The European Commission is to propose subsidies for green hydrogen known as Carbon Contracts for Difference as part of its REPowerEU scheme, which is due to be unveiled next Wednesday.
And it is likely that there will be strict rules put in place to ensure that the 10 million tonnes of green hydrogen production planned within the EU by 2030 do not use renewable energy that could otherwise be used on the electricity grid.
“As politicians and as public authorities, we can and will help to bridge the cost difference between green hydrogen and dirtier forms of energy in the start phase,” Commission climate chief Frans Timmermans told the World Hydrogen Congress in Rotterdam yesterday. “We have concrete instruments for that — carbon contracts for difference [see panel below] — and we will make proposals to roll them out massively so that green hydrogen gets the kick-start that it needs.”

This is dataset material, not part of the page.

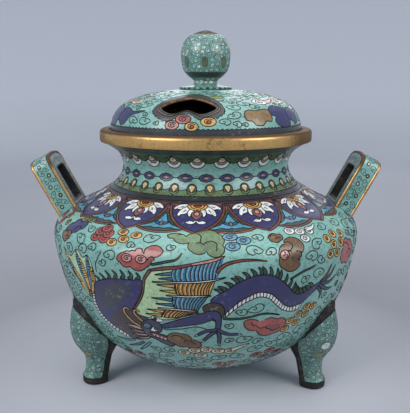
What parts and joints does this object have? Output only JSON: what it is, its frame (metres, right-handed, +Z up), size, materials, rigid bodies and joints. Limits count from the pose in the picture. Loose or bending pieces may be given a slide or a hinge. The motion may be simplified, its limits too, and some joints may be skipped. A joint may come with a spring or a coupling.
{
  "type": "incense burner",
  "caption": "Round cloisonne incense burner on tripod feet, with a waisted neck, upright loop handles and a pierced domed lid with a bud knob.",
  "frame": {"origin": "on the vessel's axis, level with the undersides of the feet", "axes": "+Z up along the vessel's axis, handles towards +X and -X, the front with the main dragon towards -Y"},
  "size_m": [0.3186, 0.281, 0.3122],
  "materials": {
    "enamel": "polished turquoise enamel on copper, with dark wires and slight pitting",
    "gilt_rim": "worn gilding, satin",
    "dark_bronze": "dark patinated bronze"
  },
  "bodies": {
    "root": {"bowl": "enamel", "mouth_rim": "gilt_rim", "lid": "enamel", "lid_knob": "enamel", "handle_right": "enamel", "handle_left": "enamel", "foot_left": "dark_bronze", "foot_right": "dark_bronze", "foot_back": "dark_bronze"}
  },
  "joints": []
}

And the UK’s Financial Times reported this morning that, according to a draft document it has seen, “hydrogen would only qualify as renewable if during its production it does not increase the use of electricity generated from fossil fuels and if it returned as much renewable electricity to the grid as it used up”.
The Commission had previously indicated that it would only allow green hydrogen projects that sourced their electricity from new renewables facilities, rather than existing ones.
Trade association Hydrogen Europe had been lobbying hard for the Commission to allow green H2 to be produced from existing renewables projects, arguing that the proposed “additionality” rule was self-defeating.
“In a global market where hydrogen projects have to develop rapidly, key players have both internal and external pressure to deliver GWs of electrolysers in the near term, and developers will prioritise countries where regulation and much needed support mechanisms are enablers and not showstoppers to the success of a new sector participating in the energy transition,” the association wrote to the Commission earlier this year.
Commissioners believes that additionality rules are necessary to avoid cannibalising renewable energy that would otherwise help to decarbonise the electricity grid.
It is worth noting that previous leaked drafts of important European Commission energy policy documents have differed significantly from the final versions unveiled to the public.
It is perhaps more important to note the direction of travel and general enthusiasm for green hydrogen among the Commissioners, with Timmermans pointing to last week’s “joint declaration” on electrolyser production, which would boost capacity tenfold to 17.5GW by 2025 and was signed by Internal Market Commissioner Thierry Breton and 20 manufacturers.
Timmermans — who is also the Commission’s executive vice-president for the European Green Deal — told the conference in Rotterdam that green hydrogen was becoming cost-competitive with the 98% of Europe’s hydrogen that is currently produced from unabated natural gas.
“We need to cut our reliance on Russian gas and other fossil fuels, we must move to green hydrogen from renewables as soon as possible,” he said.
“We don’t have our own natural resources as Europeans, except for directly using the sun, directly using the wind, that will create the energy sovereignty Europe needs.”
As part of this, the permitting of renewables projects inside the bloc will be speeded up, he said, with the Financial Times stating that draft proposals showed the Commission was planning to remove the need for environmental impact assessment in new designated “go-to” areas.
“The EU’s 27 member states, which control energy policy, would be obliged to earmark a sufficient number of these areas to meet the bloc’s renewable energy targets. A ‘strategic’ impact assessment would be needed before an area was selected,” the FT reported.
Timmermans’ speech seemed to echo these ideas.
“Permitting must be accelerated, and it must be accelerated drastically, in clear go-to areas that allow a speedy procedure and ensure nature protection at the same time,” he said. “We have to be very, very creative. In our upcoming plans, we will make concrete proposals to achieve that.”